With its ability to handle batch processing, dynamic scaling, and data integrity across various data sources, Airbyte ensures your data pipeline remains robust as your data and processing demands grow.
Explore how Airbyte can streamline your data integrations and optimize workflows while building scalable, high-performing ETL pipelines for today’s growing data needs. Get started with Airbyte today!
Frequently Asked Questions
How do data lakes play a role in ETL pipelines?
Data lakes serve as a central repository for raw data, enabling organizations to store large-scale, unstructured data.
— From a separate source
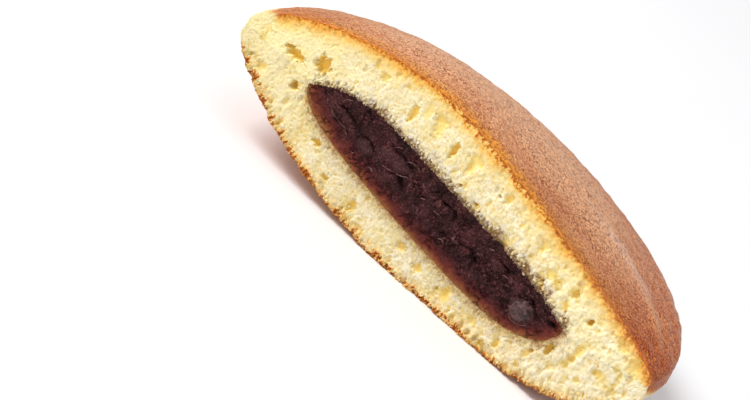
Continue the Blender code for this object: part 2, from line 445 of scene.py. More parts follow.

They integrate seamlessly with ETL pipelines to handle and transform data for real-time or batch processing.
What is stream processing, and how does it affect ETL pipelines?
Stream processing processes data in real-time as it arrives, making it essential for scenarios like continuous data ingestion from social media feeds. It allows ETL pipelines to generate actionable insights and ensure that data is always up-to-date.
How does Azure Data Factory support scalable ETL pipelines?
Azure Data Factory simplifies data movement and transformation by connecting various source systems and destinations. Its cloud-based architecture supports scalable ETL pipeline design, ensuring efficiency even as data volumes grow.